In a partial dissent, Justice Jeffrey Boyd complained the court was breaking new ground by holding that trial courts can only use their inherent authority to sanction an attorney if they first find the attorney acted in bad faith.
“Globally applying a bad-faith requirement to all inherent-authority sanctions for all sanctionable conduct unnecessarily handcuffs our state’s trial courts and undermines the very reason they possess inherent authority in the first place,” he wrote.
He said the majority should have upheld the sanction for Brewer to take 10 hours of ethics training classes.
The attorney for Teel’s parents, Ted Lyon of Dallas, said he believes the Texas Supreme Court, whose nine justices are all Republicans, made a political decision in vacating the sanctions.
“I think it’s a bad decision and I think it’s going to have far-reaching implications for Texas law.

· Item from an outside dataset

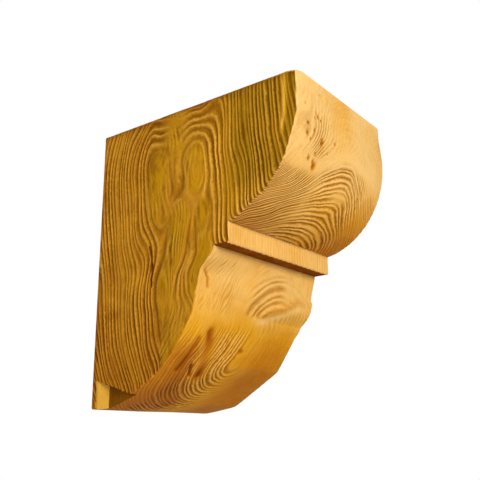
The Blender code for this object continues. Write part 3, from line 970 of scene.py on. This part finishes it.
def grain_tree():
    """Geometry nodes that sink the grooves of the grain into the casting."""
    tree = bpy.data.node_groups.new("Moulded grain", "GeometryNodeTree")
    face = tree.interface
    face.new_socket("Geometry", in_out="INPUT", socket_type="NodeSocketGeometry")
    for name, value in (
        ("Side Groove Depth", 0.0014),
        ("Front Groove Depth", 0.0015),
        ("Groove Sharpness", 1.3),
        ("Unevenness", 0.0007),
        ("Unevenness Scale", 70.0),
    ):
        made = face.new_socket(name, in_out="INPUT", socket_type="NodeSocketFloat")
        made.default_value = value
    for name in ("Side Finish", "Front Finish", "Back Finish"):
        face.new_socket(name, in_out="INPUT", socket_type="NodeSocketMaterial")
    face.new_socket("Geometry", in_out="OUTPUT", socket_type="NodeSocketGeometry")
    wires = Wires(tree)
    source = wires.add("NodeGroupInput").outputs
    named = {}
    for name, kind in (
        ("side_rings", "FLOAT"),
        ("front_rings", "FLOAT"),
        ("side_in", "FLOAT_VECTOR"),
        ("front_in", "FLOAT_VECTOR"),
        ("region", "INT"),
    ):
        node = wires.add("GeometryNodeInputNamedAttribute", {"Name": name}, data_type=kind)
        named[name] = node.outputs["Attribute"]
    noise = wires.add(
        "ShaderNodeTexNoise", {"Scale": source["Unevenness Scale"], "Detail": 3.0}
    ).outputs["Fac"]
    uneven = wires.times(noise, source["Unevenness"])
    moves = []
    for side in ("side", "front"):
        depth = source[side.capitalize() + " Groove Depth"]
        groove = ridge_shape(wires, named[side + "_rings"], source["Groove Sharpness"])
        total = wires.plus(wires.times(groove, depth), uneven)
        scaled = wires.add(
            "ShaderNodeVectorMath", {0: named[side + "_in"], "Scale": total}, operation="SCALE"
        )
        moves.append(scaled.outputs[0])
    offset = wires.add("ShaderNodeVectorMath", {0: moves[0], 1: moves[1]}, operation="ADD")
    moved = wires.add(
        "GeometryNodeSetPosition", {"Geometry": source["Geometry"], "Offset": offset.outputs[0]}
    )
    real = wires.add("GeometryNodeRealizeInstances", {"Geometry": moved.outputs[0]}).outputs[0]
    for number, name in enumerate(("Side Finish", "Front Finish", "Back Finish")):
        chosen = wires.add(
            "FunctionNodeCompare",
            {2: named["region"], 3: number},
            data_type="INT",
            operation="EQUAL",
        )
        real = wires.add(
            "GeometryNodeSetMaterial",
            {"Geometry": real, "Selection": chosen.outputs[0], "Material": source[name]},
        ).outputs[0]
    wires.add("NodeGroupOutput", {"Geometry": real})
    return tree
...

And I think we are going to be the only state in the nation that allows this kind of conduct to go on,” he said in a phone interview. “So I’m thoroughly disappointed in what the court did. I think what they did is they reached a political decision, not a legal decision.”
He said the justices went beyond the record to help Brewer.
“Brewer is the legal counsel for the NRA, which is very much in the camp of the Republican Party,” Lyon said.
Michael J. Collins, a partner at Brewer’s law firm Brewer Attorneys & Counselors, said, “The opinion validates what we have believed all along – that Bill and our law firm acted ethically at all times.”
Linda Eads, professor emerita at the Southern Methodist University Dedman School of Law, was Brewer’s co-counsel in his appeal to the Texas Supreme Court.
“This is an important victory for every lawyer in Texas. It provides protection from unreasonable sanctions imposed by a trial judge not based on facts and evidence,” she said in an emailed statement.